Non-video game examples:

    Tabletop Games 
  • This trope is derided in pen and paper roleplaying games where, thanks to the presence of a GM, you really can talk to all 130,000 inhabitants of New Gundark if you really want to. The movie The Gamers: Dorkness Rising lampshades this by depicting the new player talking to the first person she comes across (a merchant) and trying to gain intelligence about the plot from a lowly NPC. The other players incinerate the merchant to discourage her from doing this. Much to the chagrin of the DM, who was about to give them the information they needed through the mouth of the NPC. In this particular case, it was less "talk to everyone" that the other players hated, so much as "talk to anyone"...

    Web Comics 
  • 8-Bit Theater:
    • Mocked — specifically, the version of this trope where you have to talk to someone non-obvious to advance the plot. This happens a time or two in Final Fantasy, the game on which the comic is based. For instance, learning to speak Lefeinish requires you to go find the Slab (a.k.a. Rosetta Stone), then take it to the random NPC Dr. Unne so he can interpret it for you... apparently just on the evidence that he's a doctor. Though he did mention that he was studying their race...
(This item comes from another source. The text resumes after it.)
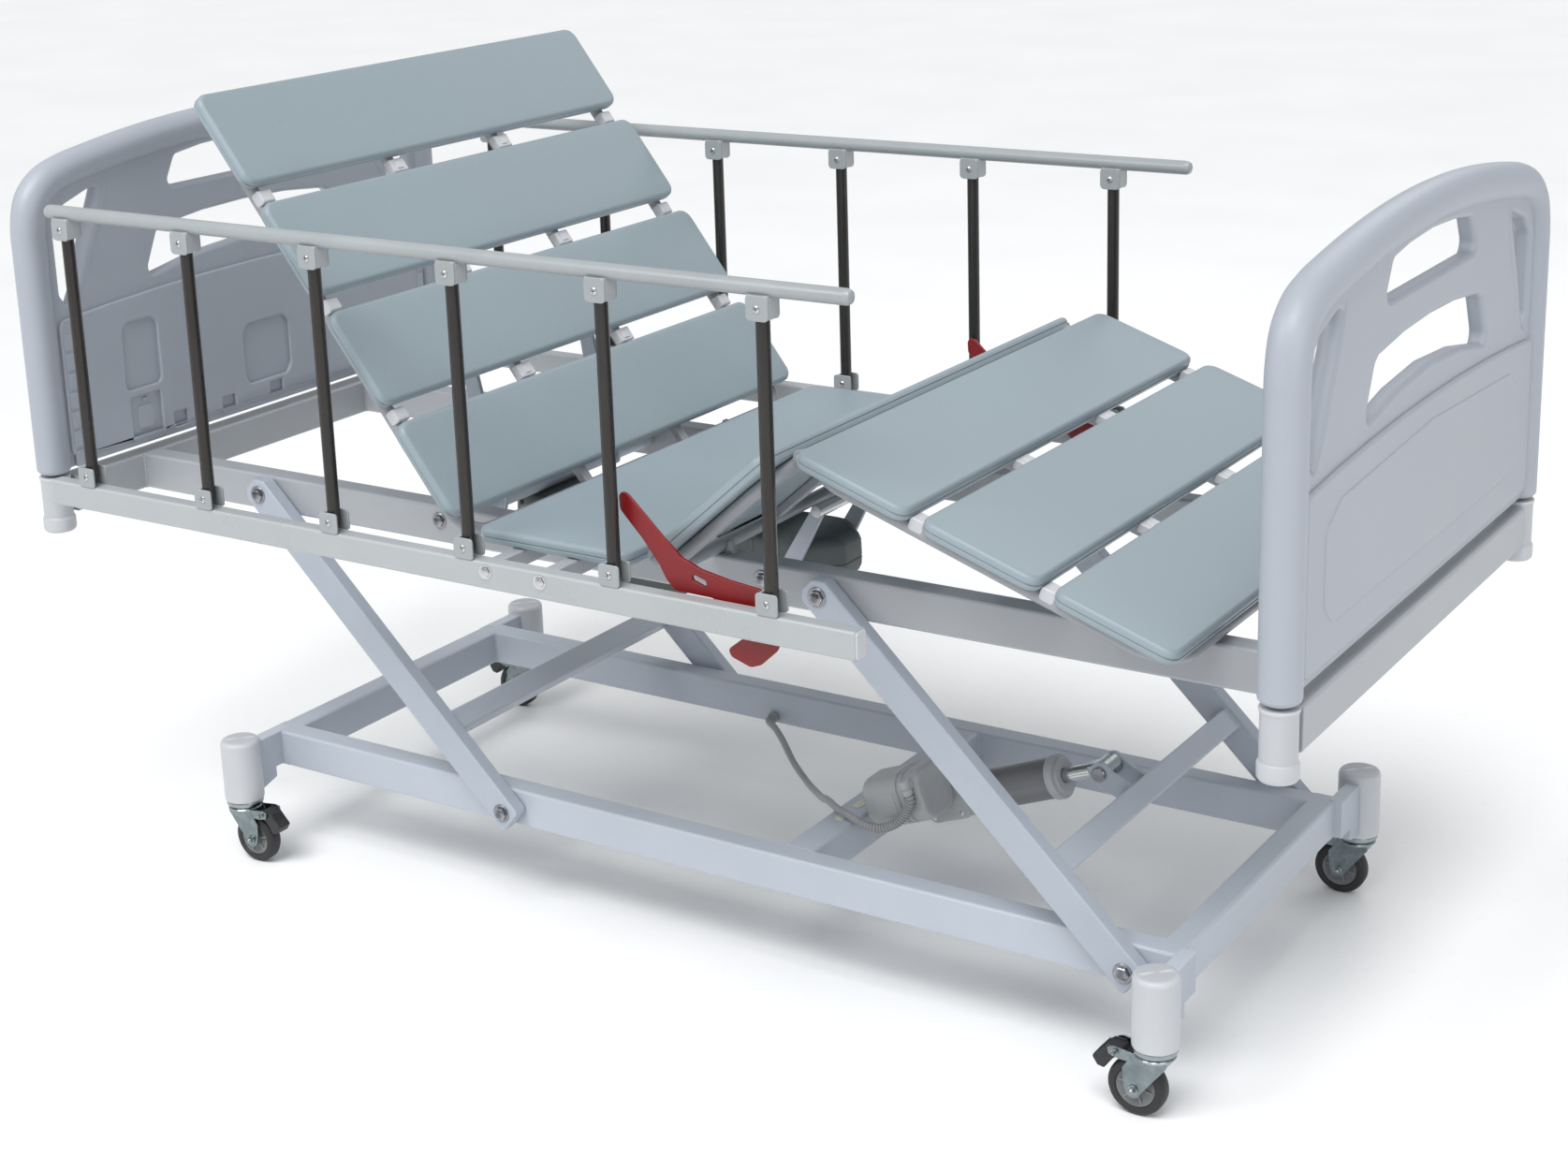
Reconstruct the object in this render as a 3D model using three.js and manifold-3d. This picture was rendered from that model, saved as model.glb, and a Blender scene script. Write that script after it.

    • The real problem with the Dr. Unne quest is that you meet Dr. Unne in Melmond, at the beginning of the second act, in which he introduces himself and expresses incredulity that you've never heard of him before. The next mention of him is in Onrac, at the beginning of the third act, by a random NPC who mentions the good doctor is studying the Lefeinish language. You then get the slab from the dungeon nearby, and have to remember where you saw Dr. Unne in order to learn the language. The problem is that the time between meeting Dr. Unne and getting the slab can be as much as 10 hours of gameplay, with four dungeons in between, and several towns with their own multitude of NPCs.
  • The NPCs in Gold Coin Comics really want the main character to go to the tavern.